Ice cloud formation potential by free tropospheric particles at Pico Mountain Observatory, Azores

 

Submitter:

Mazzoleni, Claudio — Michigan Technological University
Knopf, Daniel — Stony Brook University

Area of research:

Cloud-Aerosol-Precipitation Interactions

Journal Reference:

China S, P Alpert, B Zhang, S Schum, K Dzepina, K Wright, R Owen, P Fialho, L Mazzoleni, C Mazzoleni, and D Knopf. 2017. "Ice cloud formation potential by free tropospheric particles from long-range transport over the Northern Atlantic Ocean." Journal of Geophysical Research: Atmospheres, 122(5), 10.1002/2016JD025817.

Science

Atmospheric aerosol particles affect the radiative properties of clouds. An open scientific challenge is understanding the ice nucleation process in the atmosphere. In particular, analyses and characterizations of the ice-nucleating properties of aerosol transported over remote oceanic regions are still sparse. While transported over long ranges, primary aerosol particles internally mix with other material. The resulting changes in the aerosol morphology and mixing configuration can have a significant impact on their ability to nucleate ice in clouds. These processes need to be better understood to improve the numerical model representation of aerosol and clouds for climate predictions. To this end, we studied the ice-nucleating properties of aerosol particles that were transported over long range across the North Atlantic Ocean in the free troposphere. The samples were collected at the elevated Pico Mountain Observatory in the Azores.

Impact

The study found that the ability of long-range transported aerosol particles to nucleate ice is significantly affected by the coating material on their surfaces, independent of the primary aerosol particle type (e.g., dust, sea salt, and soot), their source, and their transport pattern. These findings underscore the potential importance of aerosol aging processes on ice nucleation, which in turn influences the means by which ice nucleation is modeled, especially in remote regions, far from the primary emissions. The study is based on a limited set of samples and further sample collection and analysis should be undertaken at remote locations around the globe (both vertically and horizontally) to fully understand the aging processes and their impact on ice cloud formation.

Summary

Pico Mountain Observatory (PMO) is located on Pico Island, in the Azores, an archipelago of small volcanic islands in the Central North Atlantic. PMO sits in the summit caldera of the inactive Pico Volcano at 2225 m a.s.l. Because of its location and elevation—several hundreds of miles away from other orographic systems of comparable elevation—PMO often intercepts aerosol particles that have been transported in the free troposphere from North America or that recirculated over the Atlantic Ocean, with negligible contribution from local sources. As part of a larger field deployment in the summer of 2013, we performed a pilot study and collected a few substrates for offline ice nucleation and electron microscopy analysis performed at Stony Brook and Michigan Technological universities, respectively. Ancillary data to support the interpretation of the ice nucleation experiments included particle concentration, bulk chemical composition, single-particle elemental composition, and retro-plume simulations.
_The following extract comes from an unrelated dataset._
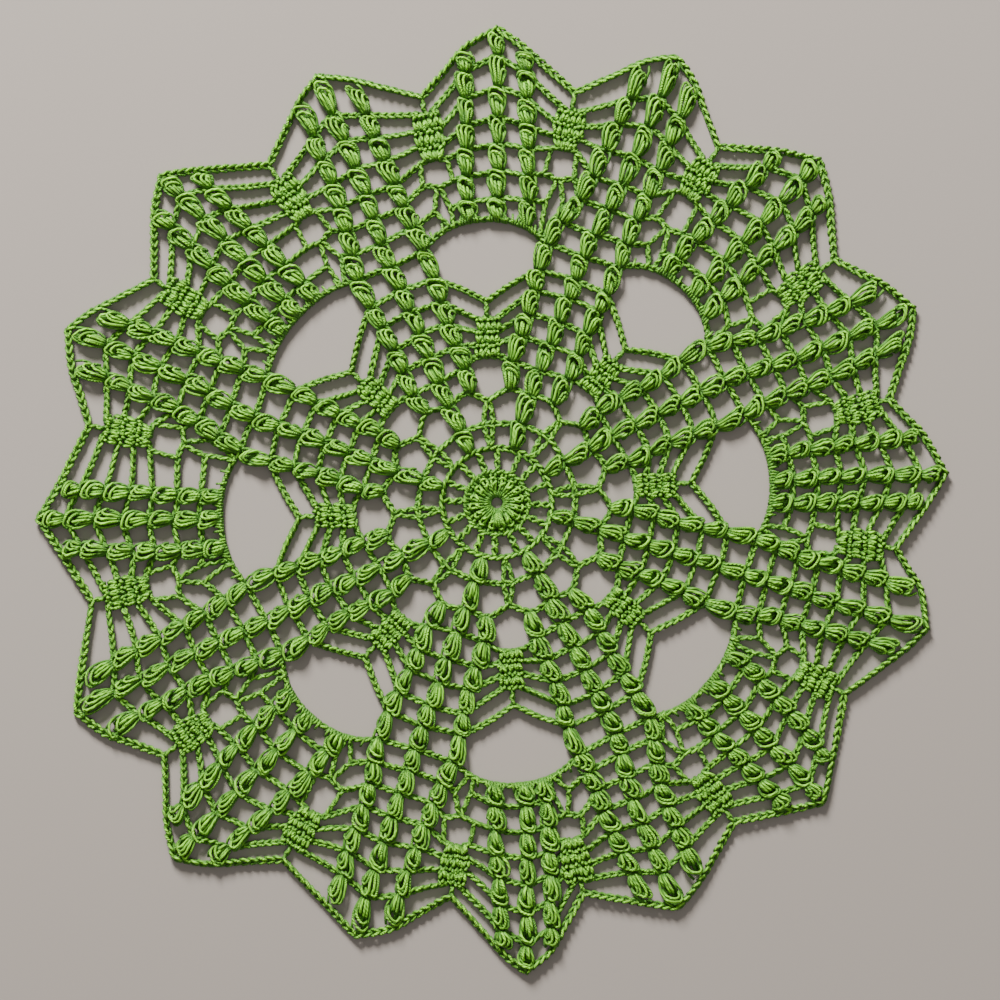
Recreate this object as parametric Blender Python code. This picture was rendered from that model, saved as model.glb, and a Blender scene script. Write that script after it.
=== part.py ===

The most surprising result was that the ice nucleation temperature and relative humidity varied only by 5 percent between samples, despite the very different transport patterns, aerosol types, and sources. The hypothesis put forward is that the ubiquitous coating material found on the aerosol particles studied here (probably of organic nature) is responsible for the similar nucleating conditions. Our study highlights the need to further study the importance that free tropospheric aerosol might have on cloud glaciation and the critical role that atmospheric processing might play in determining their ability to nucleate ice.